_Records for the task_.
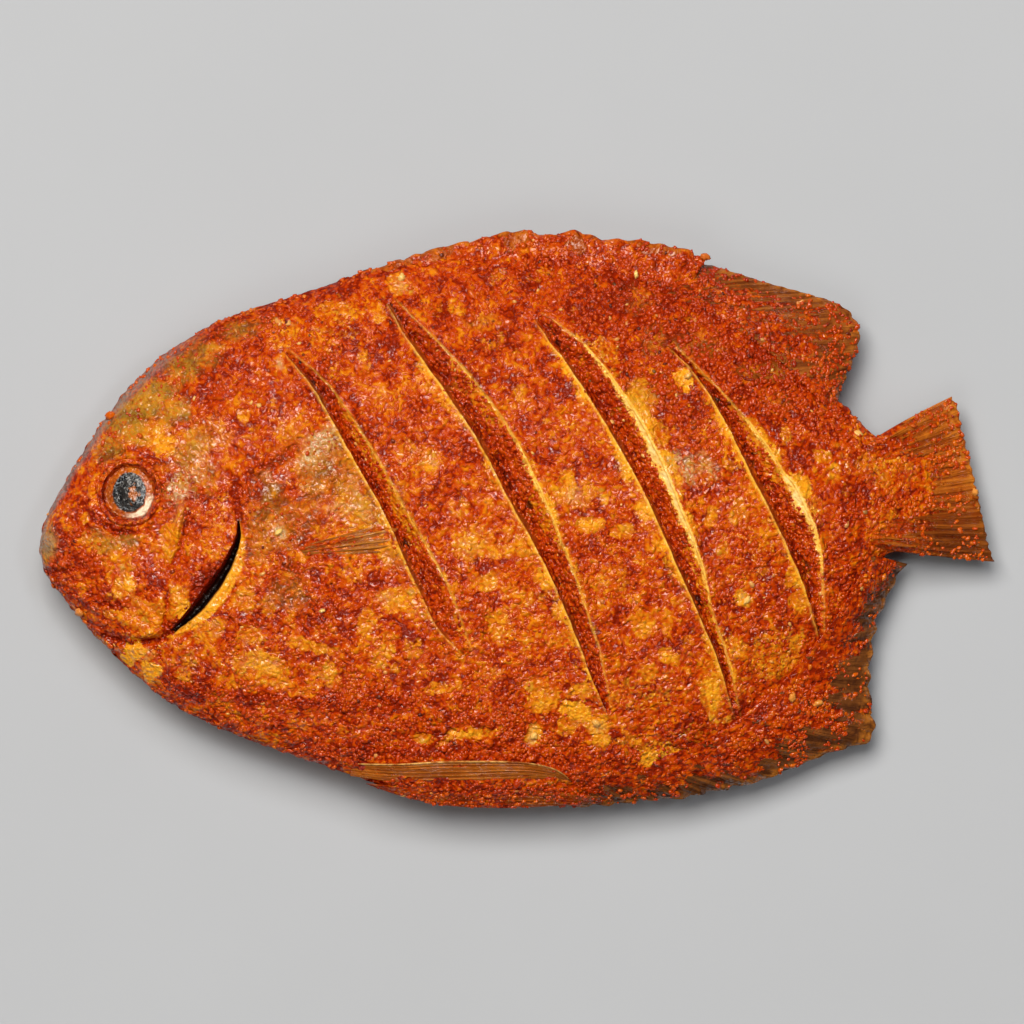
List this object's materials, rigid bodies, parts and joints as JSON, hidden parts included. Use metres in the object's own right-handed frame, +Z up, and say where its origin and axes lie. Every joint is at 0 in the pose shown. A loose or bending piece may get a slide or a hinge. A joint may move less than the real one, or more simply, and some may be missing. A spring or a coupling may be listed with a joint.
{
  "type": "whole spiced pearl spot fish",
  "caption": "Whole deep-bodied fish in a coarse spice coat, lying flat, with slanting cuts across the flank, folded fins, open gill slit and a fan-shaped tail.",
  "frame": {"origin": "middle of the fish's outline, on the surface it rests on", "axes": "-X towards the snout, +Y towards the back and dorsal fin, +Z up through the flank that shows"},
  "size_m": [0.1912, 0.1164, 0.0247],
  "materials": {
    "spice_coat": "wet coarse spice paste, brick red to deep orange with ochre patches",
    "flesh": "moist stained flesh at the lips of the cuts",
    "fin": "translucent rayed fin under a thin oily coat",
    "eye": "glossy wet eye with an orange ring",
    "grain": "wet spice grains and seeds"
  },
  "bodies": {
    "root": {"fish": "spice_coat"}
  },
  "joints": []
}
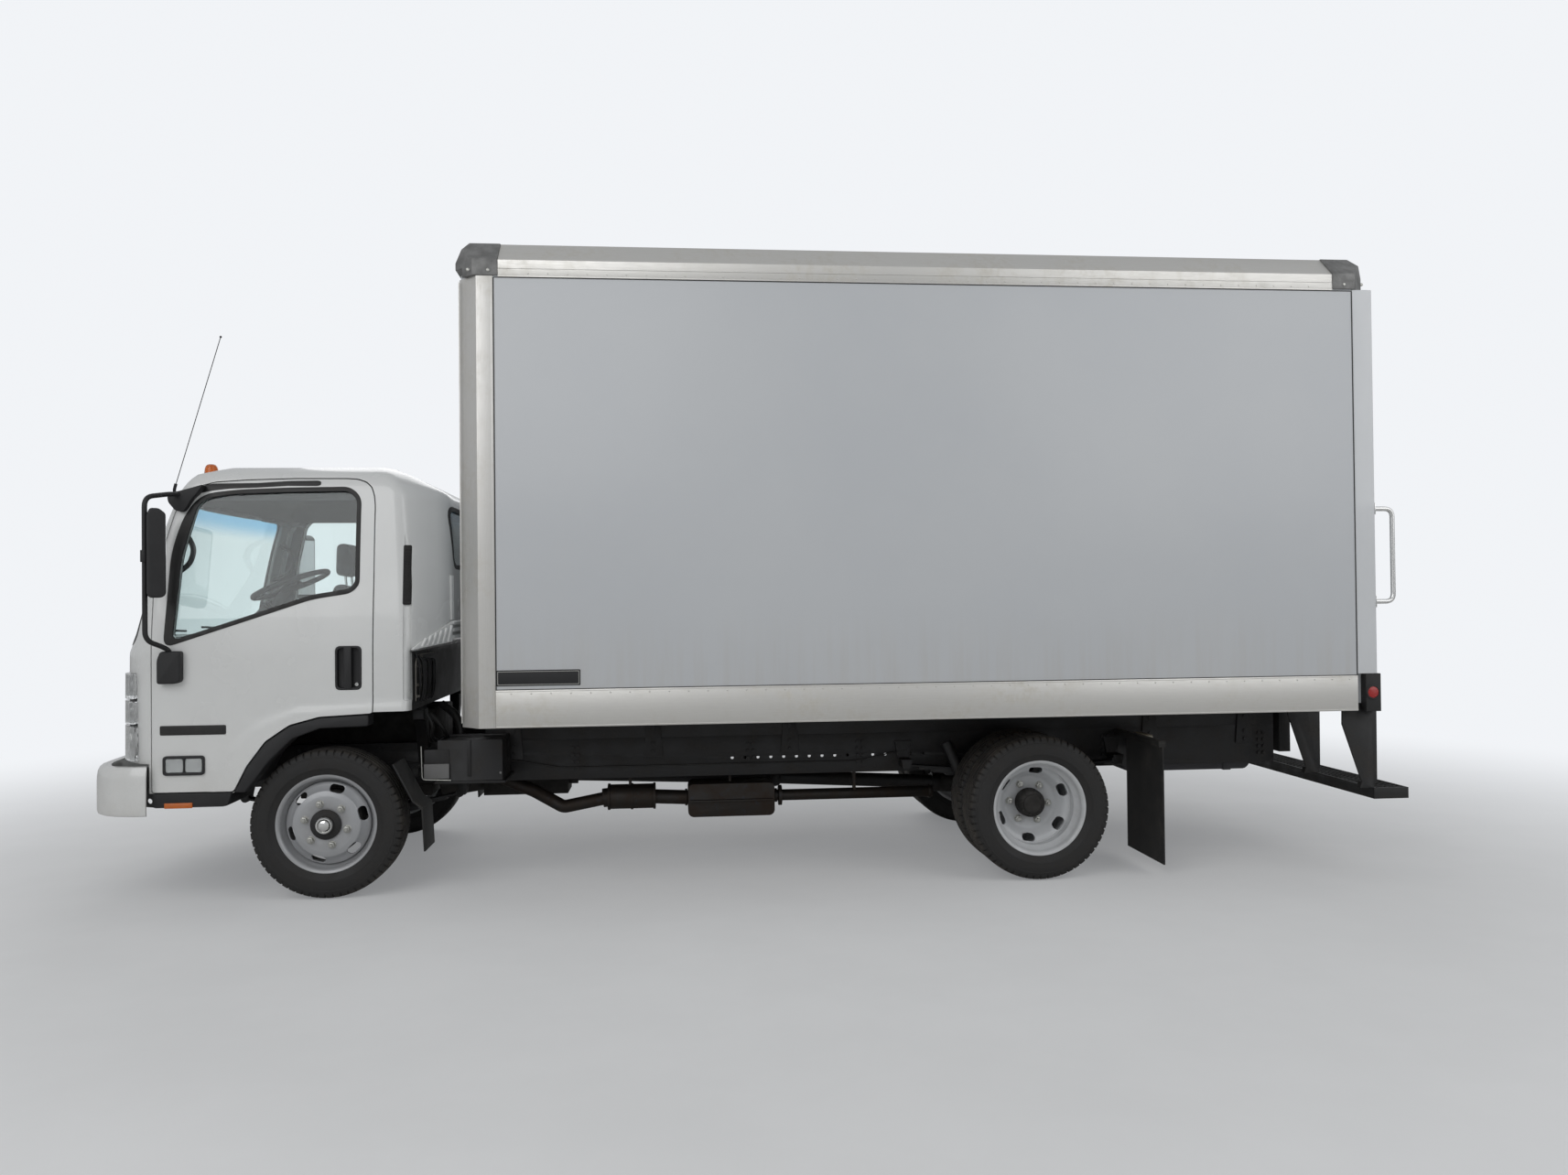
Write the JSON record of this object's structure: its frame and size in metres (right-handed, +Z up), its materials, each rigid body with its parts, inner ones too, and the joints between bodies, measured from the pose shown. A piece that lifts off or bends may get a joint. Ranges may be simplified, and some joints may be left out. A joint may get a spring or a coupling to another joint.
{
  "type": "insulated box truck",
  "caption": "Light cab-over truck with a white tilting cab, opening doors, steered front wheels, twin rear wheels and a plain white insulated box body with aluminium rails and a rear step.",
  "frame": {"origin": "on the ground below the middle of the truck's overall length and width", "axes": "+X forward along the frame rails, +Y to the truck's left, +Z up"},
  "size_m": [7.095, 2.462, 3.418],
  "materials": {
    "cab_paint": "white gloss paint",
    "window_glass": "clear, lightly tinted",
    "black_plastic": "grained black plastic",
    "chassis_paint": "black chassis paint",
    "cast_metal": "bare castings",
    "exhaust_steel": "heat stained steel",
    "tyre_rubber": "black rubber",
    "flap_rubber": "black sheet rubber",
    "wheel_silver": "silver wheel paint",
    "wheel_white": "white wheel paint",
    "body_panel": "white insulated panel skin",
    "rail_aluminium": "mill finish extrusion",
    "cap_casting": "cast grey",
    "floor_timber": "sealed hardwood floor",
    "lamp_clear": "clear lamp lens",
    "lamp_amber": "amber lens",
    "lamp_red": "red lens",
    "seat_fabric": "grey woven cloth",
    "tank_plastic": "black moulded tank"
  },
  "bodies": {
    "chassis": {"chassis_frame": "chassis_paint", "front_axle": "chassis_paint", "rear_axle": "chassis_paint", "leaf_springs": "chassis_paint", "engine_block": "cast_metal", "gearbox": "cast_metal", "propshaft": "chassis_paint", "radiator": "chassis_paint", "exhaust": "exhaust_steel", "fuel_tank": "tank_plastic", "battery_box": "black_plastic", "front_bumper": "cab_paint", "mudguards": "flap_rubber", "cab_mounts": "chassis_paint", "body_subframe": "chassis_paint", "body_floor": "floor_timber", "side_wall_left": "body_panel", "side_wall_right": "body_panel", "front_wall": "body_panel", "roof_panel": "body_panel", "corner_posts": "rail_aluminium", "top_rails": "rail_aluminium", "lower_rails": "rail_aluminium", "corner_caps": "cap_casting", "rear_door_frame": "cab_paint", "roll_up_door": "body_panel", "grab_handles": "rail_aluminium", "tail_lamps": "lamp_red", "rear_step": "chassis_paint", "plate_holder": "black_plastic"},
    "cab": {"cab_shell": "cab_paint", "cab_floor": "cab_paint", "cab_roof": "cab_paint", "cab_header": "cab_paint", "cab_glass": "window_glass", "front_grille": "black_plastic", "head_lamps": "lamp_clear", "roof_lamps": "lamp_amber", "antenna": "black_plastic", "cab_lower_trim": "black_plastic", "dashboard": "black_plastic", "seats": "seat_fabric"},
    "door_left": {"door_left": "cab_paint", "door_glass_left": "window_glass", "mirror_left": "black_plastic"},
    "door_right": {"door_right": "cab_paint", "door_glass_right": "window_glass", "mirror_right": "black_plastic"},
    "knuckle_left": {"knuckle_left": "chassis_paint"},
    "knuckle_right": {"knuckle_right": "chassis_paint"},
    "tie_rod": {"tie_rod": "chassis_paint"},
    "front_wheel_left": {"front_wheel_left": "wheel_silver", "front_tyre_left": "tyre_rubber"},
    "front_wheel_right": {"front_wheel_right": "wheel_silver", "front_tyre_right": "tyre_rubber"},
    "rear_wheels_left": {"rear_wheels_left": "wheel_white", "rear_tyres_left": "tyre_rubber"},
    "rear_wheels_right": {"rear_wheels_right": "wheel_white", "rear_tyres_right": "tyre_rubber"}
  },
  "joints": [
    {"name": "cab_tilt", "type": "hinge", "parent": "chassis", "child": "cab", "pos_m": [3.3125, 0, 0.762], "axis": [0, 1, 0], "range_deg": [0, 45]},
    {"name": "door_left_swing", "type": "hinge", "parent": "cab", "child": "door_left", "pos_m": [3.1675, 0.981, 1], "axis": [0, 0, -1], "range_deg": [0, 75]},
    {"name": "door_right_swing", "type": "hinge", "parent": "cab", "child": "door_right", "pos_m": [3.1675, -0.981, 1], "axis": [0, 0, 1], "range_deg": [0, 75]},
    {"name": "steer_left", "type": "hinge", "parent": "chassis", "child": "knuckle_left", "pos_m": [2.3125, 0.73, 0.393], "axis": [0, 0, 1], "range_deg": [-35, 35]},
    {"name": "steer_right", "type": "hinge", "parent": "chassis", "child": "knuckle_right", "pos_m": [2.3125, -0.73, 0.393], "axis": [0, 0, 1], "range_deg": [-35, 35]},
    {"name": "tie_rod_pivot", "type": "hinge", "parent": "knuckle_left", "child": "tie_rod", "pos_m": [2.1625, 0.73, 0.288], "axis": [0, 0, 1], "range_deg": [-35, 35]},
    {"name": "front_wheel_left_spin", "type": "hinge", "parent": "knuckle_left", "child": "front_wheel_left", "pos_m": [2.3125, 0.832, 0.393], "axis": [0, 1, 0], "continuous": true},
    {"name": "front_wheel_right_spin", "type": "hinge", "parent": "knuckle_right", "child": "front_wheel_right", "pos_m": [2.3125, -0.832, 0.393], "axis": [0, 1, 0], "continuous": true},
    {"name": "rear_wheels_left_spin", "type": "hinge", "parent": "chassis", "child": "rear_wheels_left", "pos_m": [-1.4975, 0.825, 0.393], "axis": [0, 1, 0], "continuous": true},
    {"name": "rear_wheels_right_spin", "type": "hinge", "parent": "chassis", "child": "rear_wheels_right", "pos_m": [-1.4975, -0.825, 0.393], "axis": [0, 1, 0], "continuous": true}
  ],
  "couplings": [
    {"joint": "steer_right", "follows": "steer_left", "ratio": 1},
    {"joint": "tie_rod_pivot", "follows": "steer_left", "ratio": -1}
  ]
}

_Problem statement_. Give an exact repetition of all the material.

_Solution for this problem_.
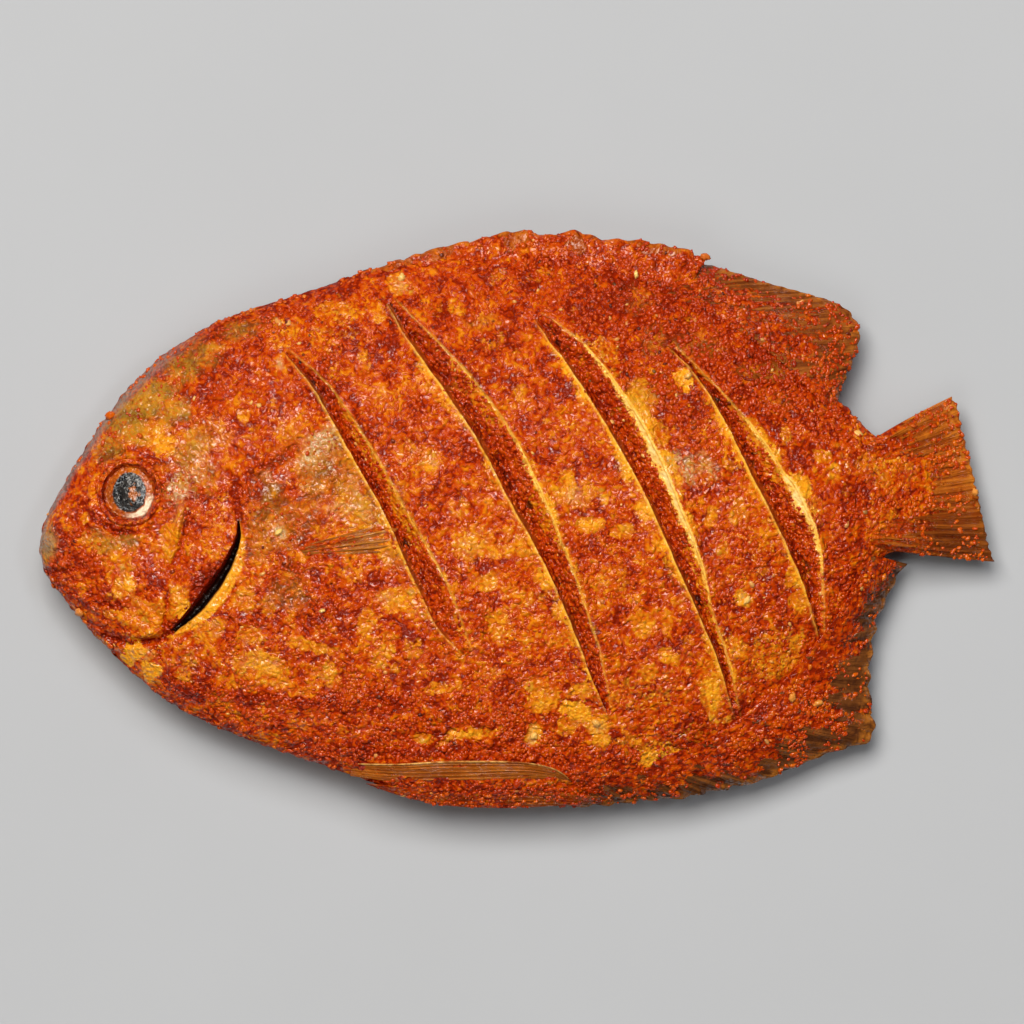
List this object's materials, rigid bodies, parts and joints as JSON, hidden parts included. Use metres in the object's own right-handed frame, +Z up, and say where its origin and axes lie. Every joint is at 0 in the pose shown. A loose or bending piece may get a slide or a hinge. A joint may move less than the real one, or more simply, and some may be missing. A spring or a coupling may be listed with a joint.
{
  "type": "whole spiced pearl spot fish",
  "caption": "Whole deep-bodied fish in a coarse spice coat, lying flat, with slanting cuts across the flank, folded fins, open gill slit and a fan-shaped tail.",
  "frame": {"origin": "middle of the fish's outline, on the surface it rests on", "axes": "-X towards the snout, +Y towards the back and dorsal fin, +Z up through the flank that shows"},
  "size_m": [0.1912, 0.1164, 0.0247],
  "materials": {
    "spice_coat": "wet coarse spice paste, brick red to deep orange with ochre patches",
    "flesh": "moist stained flesh at the lips of the cuts",
    "fin": "translucent rayed fin under a thin oily coat",
    "eye": "glossy wet eye with an orange ring",
    "grain": "wet spice grains and seeds"
  },
  "bodies": {
    "root": {"fish": "spice_coat"}
  },
  "joints": []
}
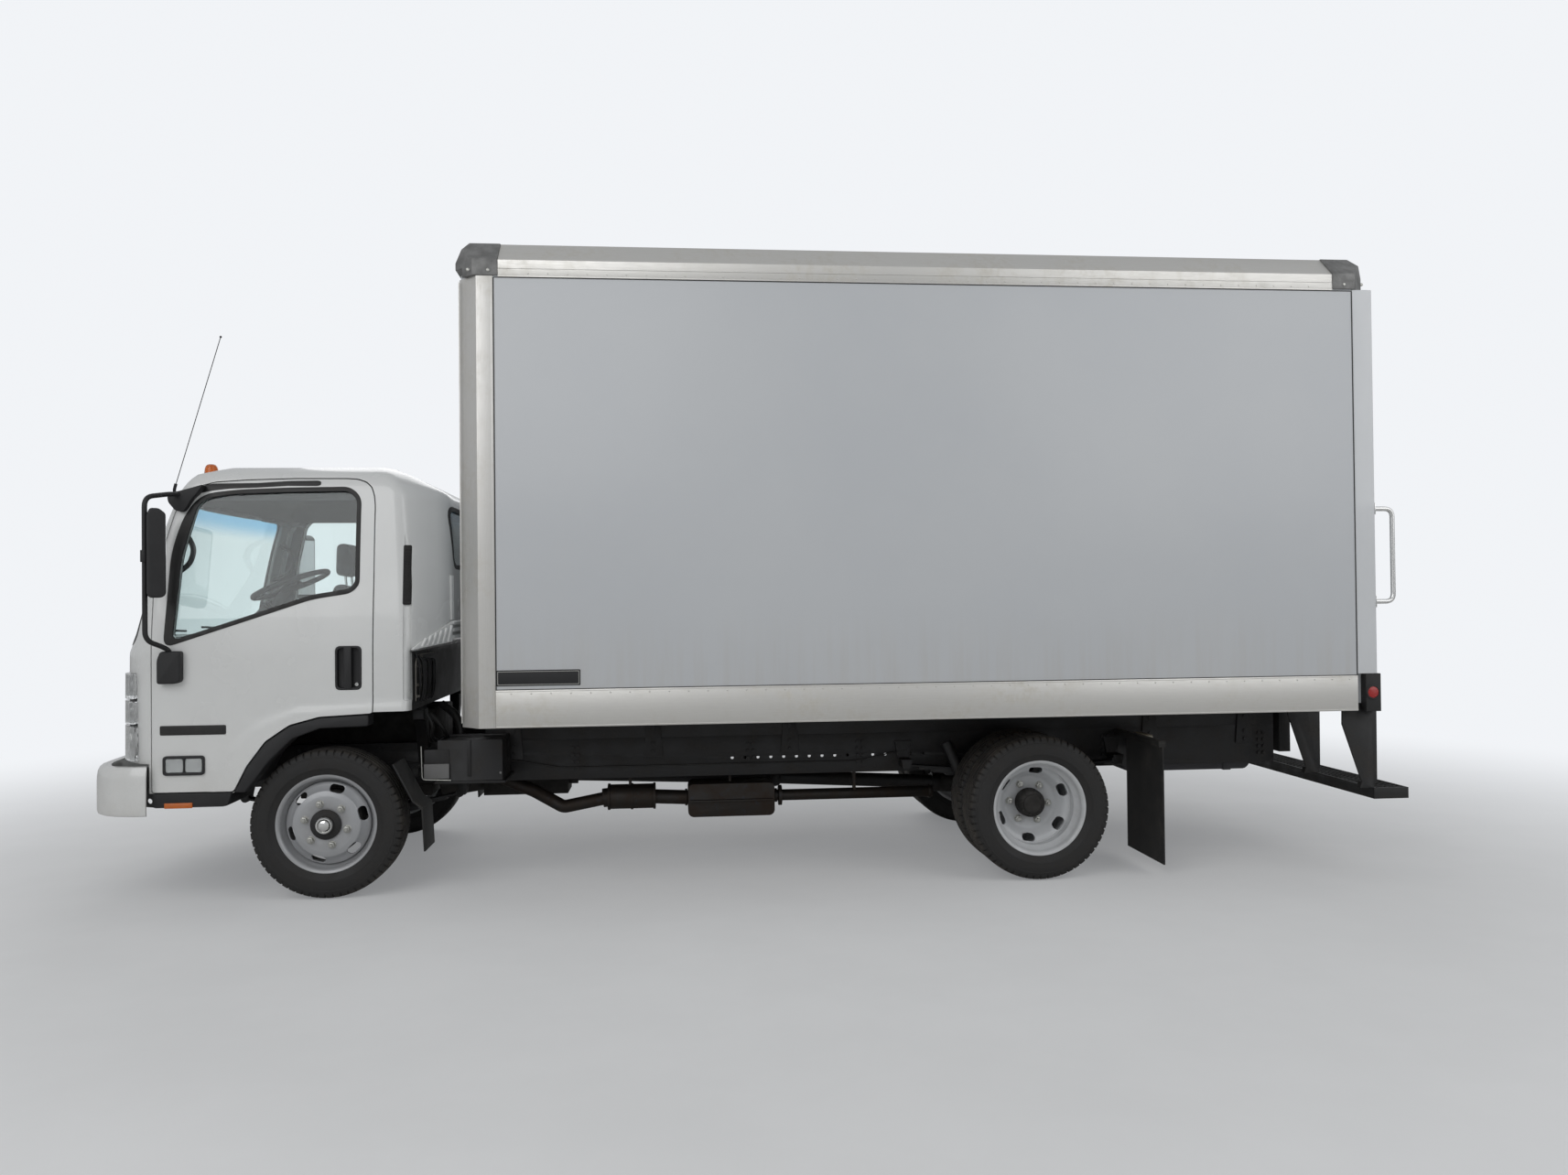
Write the JSON record of this object's structure: its frame and size in metres (right-handed, +Z up), its materials, each rigid body with its parts, inner ones too, and the joints between bodies, measured from the pose shown. A piece that lifts off or bends may get a joint. Ranges may be simplified, and some joints may be left out. A joint may get a spring or a coupling to another joint.
{
  "type": "insulated box truck",
  "caption": "Light cab-over truck with a white tilting cab, opening doors, steered front wheels, twin rear wheels and a plain white insulated box body with aluminium rails and a rear step.",
  "frame": {"origin": "on the ground below the middle of the truck's overall length and width", "axes": "+X forward along the frame rails, +Y to the truck's left, +Z up"},
  "size_m": [7.095, 2.462, 3.418],
  "materials": {
    "cab_paint": "white gloss paint",
    "window_glass": "clear, lightly tinted",
    "black_plastic": "grained black plastic",
    "chassis_paint": "black chassis paint",
    "cast_metal": "bare castings",
    "exhaust_steel": "heat stained steel",
    "tyre_rubber": "black rubber",
    "flap_rubber": "black sheet rubber",
    "wheel_silver": "silver wheel paint",
    "wheel_white": "white wheel paint",
    "body_panel": "white insulated panel skin",
    "rail_aluminium": "mill finish extrusion",
    "cap_casting": "cast grey",
    "floor_timber": "sealed hardwood floor",
    "lamp_clear": "clear lamp lens",
    "lamp_amber": "amber lens",
    "lamp_red": "red lens",
    "seat_fabric": "grey woven cloth",
    "tank_plastic": "black moulded tank"
  },
  "bodies": {
    "chassis": {"chassis_frame": "chassis_paint", "front_axle": "chassis_paint", "rear_axle": "chassis_paint", "leaf_springs": "chassis_paint", "engine_block": "cast_metal", "gearbox": "cast_metal", "propshaft": "chassis_paint", "radiator": "chassis_paint", "exhaust": "exhaust_steel", "fuel_tank": "tank_plastic", "battery_box": "black_plastic", "front_bumper": "cab_paint", "mudguards": "flap_rubber", "cab_mounts": "chassis_paint", "body_subframe": "chassis_paint", "body_floor": "floor_timber", "side_wall_left": "body_panel", "side_wall_right": "body_panel", "front_wall": "body_panel", "roof_panel": "body_panel", "corner_posts": "rail_aluminium", "top_rails": "rail_aluminium", "lower_rails": "rail_aluminium", "corner_caps": "cap_casting", "rear_door_frame": "cab_paint", "roll_up_door": "body_panel", "grab_handles": "rail_aluminium", "tail_lamps": "lamp_red", "rear_step": "chassis_paint", "plate_holder": "black_plastic"},
    "cab": {"cab_shell": "cab_paint", "cab_floor": "cab_paint", "cab_roof": "cab_paint", "cab_header": "cab_paint", "cab_glass": "window_glass", "front_grille": "black_plastic", "head_lamps": "lamp_clear", "roof_lamps": "lamp_amber", "antenna": "black_plastic", "cab_lower_trim": "black_plastic", "dashboard": "black_plastic", "seats": "seat_fabric"},
    "door_left": {"door_left": "cab_paint", "door_glass_left": "window_glass", "mirror_left": "black_plastic"},
    "door_right": {"door_right": "cab_paint", "door_glass_right": "window_glass", "mirror_right": "black_plastic"},
    "knuckle_left": {"knuckle_left": "chassis_paint"},
    "knuckle_right": {"knuckle_right": "chassis_paint"},
    "tie_rod": {"tie_rod": "chassis_paint"},
    "front_wheel_left": {"front_wheel_left": "wheel_silver", "front_tyre_left": "tyre_rubber"},
    "front_wheel_right": {"front_wheel_right": "wheel_silver", "front_tyre_right": "tyre_rubber"},
    "rear_wheels_left": {"rear_wheels_left": "wheel_white", "rear_tyres_left": "tyre_rubber"},
    "rear_wheels_right": {"rear_wheels_right": "wheel_white", "rear_tyres_right": "tyre_rubber"}
  },
  "joints": [
    {"name": "cab_tilt", "type": "hinge", "parent": "chassis", "child": "cab", "pos_m": [3.3125, 0, 0.762], "axis": [0, 1, 0], "range_deg": [0, 45]},
    {"name": "door_left_swing", "type": "hinge", "parent": "cab", "child": "door_left", "pos_m": [3.1675, 0.981, 1], "axis": [0, 0, -1], "range_deg": [0, 75]},
    {"name": "door_right_swing", "type": "hinge", "parent": "cab", "child": "door_right", "pos_m": [3.1675, -0.981, 1], "axis": [0, 0, 1], "range_deg": [0, 75]},
    {"name": "steer_left", "type": "hinge", "parent": "chassis", "child": "knuckle_left", "pos_m": [2.3125, 0.73, 0.393], "axis": [0, 0, 1], "range_deg": [-35, 35]},
    {"name": "steer_right", "type": "hinge", "parent": "chassis", "child": "knuckle_right", "pos_m": [2.3125, -0.73, 0.393], "axis": [0, 0, 1], "range_deg": [-35, 35]},
    {"name": "tie_rod_pivot", "type": "hinge", "parent": "knuckle_left", "child": "tie_rod", "pos_m": [2.1625, 0.73, 0.288], "axis": [0, 0, 1], "range_deg": [-35, 35]},
    {"name": "front_wheel_left_spin", "type": "hinge", "parent": "knuckle_left", "child": "front_wheel_left", "pos_m": [2.3125, 0.832, 0.393], "axis": [0, 1, 0], "continuous": true},
    {"name": "front_wheel_right_spin", "type": "hinge", "parent": "knuckle_right", "child": "front_wheel_right", "pos_m": [2.3125, -0.832, 0.393], "axis": [0, 1, 0], "continuous": true},
    {"name": "rear_wheels_left_spin", "type": "hinge", "parent": "chassis", "child": "rear_wheels_left", "pos_m": [-1.4975, 0.825, 0.393], "axis": [0, 1, 0], "continuous": true},
    {"name": "rear_wheels_right_spin", "type": "hinge", "parent": "chassis", "child": "rear_wheels_right", "pos_m": [-1.4975, -0.825, 0.393], "axis": [0, 1, 0], "continuous": true}
  ],
  "couplings": [
    {"joint": "steer_right", "follows": "steer_left", "ratio": 1},
    {"joint": "tie_rod_pivot", "follows": "steer_left", "ratio": -1}
  ]
}